His piece Untitled #310 was conceived during "a confluence of personal circumstances and response to societal unrest." Azzarella is immunocompromised, so physical participation in the Breonna Taylor protests in Louisville during the early stages of the COVID-19 pandemic was not possible for him. Nevertheless, he did want to contribute to the discourse around institutional anti-Blackness, police violence, and social justice. The result was his interpretation of gunshot detection technology, a response to "not only the events that unfolded in Louisville but also a resonant commentary on the pervasive gun violence in the U.S."
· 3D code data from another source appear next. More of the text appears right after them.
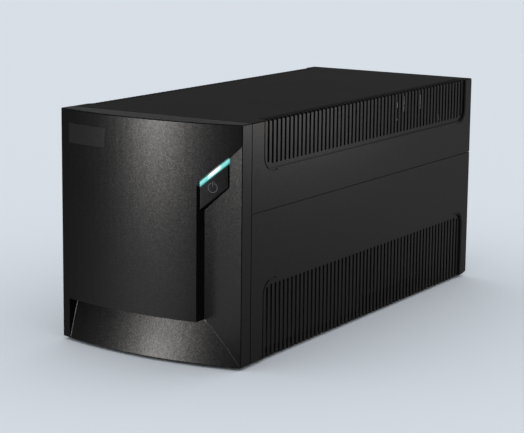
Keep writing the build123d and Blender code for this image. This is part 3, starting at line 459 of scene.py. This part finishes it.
def cut_away(piece, cutter):
    """Cuts one piece with another, which is then removed."""
    cut = piece.modifiers.new("cut", "BOOLEAN")
    cut.object = cutter
    cut.operation = "DIFFERENCE"
    apply_modifiers(piece)
    bpy.data.objects.remove(cutter)


def round_bar(low, high, axis, radius, edge, sides=24):
    """A round bar with softened ends along one axis between two corners of a box."""
    middle = (low + high) / 2
    turn = {"x": (0, math.pi / 2, 0), "y": (math.pi / 2, 0, 0), "z": (0, 0, 0)}[axis]
    length = (high - low)["xyz".index(axis)]
    bpy.ops.mesh.primitive_cylinder_add(
        vertices=sides, radius=radius, depth=length, location=middle, rotation=turn
    )
    bar = bpy.context.object
    bpy.ops.object.transform_apply(location=True, rotation=True, scale=True)
    break_edges(bar, edge, steps=3, angle=60, smooth=40)
    return bar


cross_width = 0.5 * mm
cross_span = 1.15  # the cross's length, as a share of the head's radius
cross_depth = 0.4  # a share of the head's height
head_softness = 0.45  # rounding of the head, as a share of its height


def pan_screws(node, axis, head_at, head_height, head_radius, shank_radius, steel):
    """Pan-head screws with a cross recess, in place of a node's plain ones. Each head is at the low or
    high end of its solid along the axis."""
    index = "xyz".index(axis)
    at_high = head_at == "high"
    made = []
    for low, high in solids_of(node):
        neck_low, neck_high = low.copy(), high.copy()
        neck = high[index] - head_height if at_high else low[index] + head_height
        neck_low[index] = neck_high[index] = neck
        upper, lower = (neck_low, high), (low, neck_high)
        head_box, shank_box = (upper, lower) if at_high else (lower, upper)
        head = round_bar(*head_box, axis, head_radius, head_height * head_softness)
        for sideways in (1, 2):
            middle = (low + high) / 2
            middle[index] = high[index] if at_high else low[index]
            size = Vector((cross_width, cross_width, cross_width))
            size[(index + sideways) % 3] = head_radius * cross_span
            size[index] = head_height * 2 * cross_depth
            bpy.ops.mesh.primitive_cube_add(size=1, location=middle, scale=size)
            cut_away(head, bpy.context.object)
        made += [head, round_bar(*shank_box, axis, shank_radius, 0.3 * mm, 12)]
    seat(join(made), node, steel)


def sheet_metal(name, colour, roughness, spangle):
    """Plated or galvanised steel: faint crystal spangle and fine rolling lines."""
    finish = Finish(name, colour, roughness, Metallic=1.0)
    flakes = finish.cells(spangle)
    lines = finish.noise(0.4 * mm, detail=3.0, stretch=(1, 0.06, 1))
    dull = finish.noise(25 * mm)
    darker = (flakes * 0.7 + dull * 0.3).clamped()
    finish.set(
        Base_Color=finish.blend(darker, colour, tuple(c * 0.72 for c in colour)),
        Roughness=(lines - 0.5) * 0.2 + (dull - 0.5) * 0.12 + roughness,
    )
    finish.relief(lines, 0.02 * mm)
    return finish.material


def soft_rubber(name, colour):
    """Moulded rubber with a faint bloom and pores."""
    finish = Finish(name, colour, 0.72)
    pores = finish.noise(0.6 * mm, detail=3.0)
    bloom = finish.noise(9 * mm, detail=2.0)
    finish.set(
        Base_Color=finish.blend(bloom, colour, tuple(c * 1.7 + 0.004 for c in colour)),
        Roughness=(pores - 0.5) * 0.2 + 0.74,
    )
    finish.relief(pores, 0.08 * mm)
    return finish.material


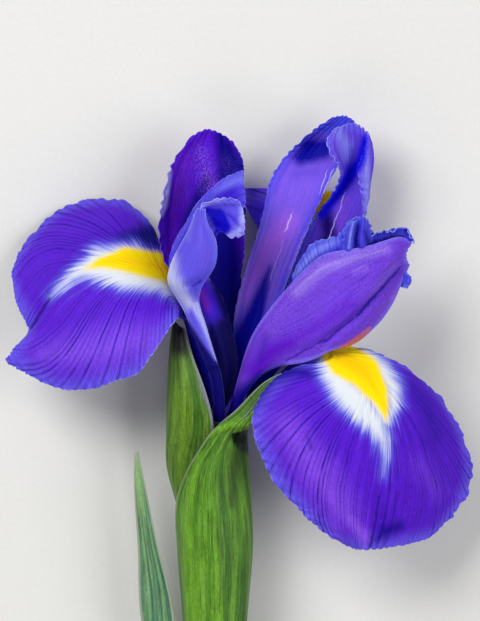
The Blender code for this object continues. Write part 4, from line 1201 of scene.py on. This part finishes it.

Unlike conventional security cameras that passively record their surroundings, Untitled #310 is coded to listen, interpret, and make decisions based on pre-specified auditory stimuli. The AI is trained to recognize the sound of a gunshot, and when it is identified, the AI communicates with a camera to capture an image of the sky directly above it — all within 0.25 seconds. "This positions the AI not as the unflinching eye of a surveillance camera," Azzarella says, "but as an active agent in the act of recording and indexing."


The AI was trained on a Google AudioSet of more than two million sounds across more than 500 acoustic categories. The AI runs on a computer processor Raspberry Pi 3B+ with Azzarella’s own custom audio processor and a single microphone, all powered by a rechargeable battery pack maintained by a second battery pack with a solar cell. The electronic components of his piece are housed in a weatherproof case.


While the images produced by Untitled #310 are poetic snapshots of the skies above violent scenes, they raise questions about how AI and technology can amplify human error. AI does more than create imagery—it also crafts narratives. "Because AI is driven by algorithmic selections," Azzarella says it is "poised to curate our personal memory, emphasizing certain events while potentially overshadowing others." This selective narration of the human social sphere could eventually alter "the way collective experiences are remembered and understood."


Art reflects the customs and values of the culture that creates it. Technology reflects not only our aesthetic preferences, but also our belief systems. The incorporation of emergent technology within traditions of visual art has the ability to reinforce existing power structures or dismantle them. If the artists who use AI understand this idea, and then — as Calvert says, "mess with it" — the possibilities are as constricting or as liberating as our prompts.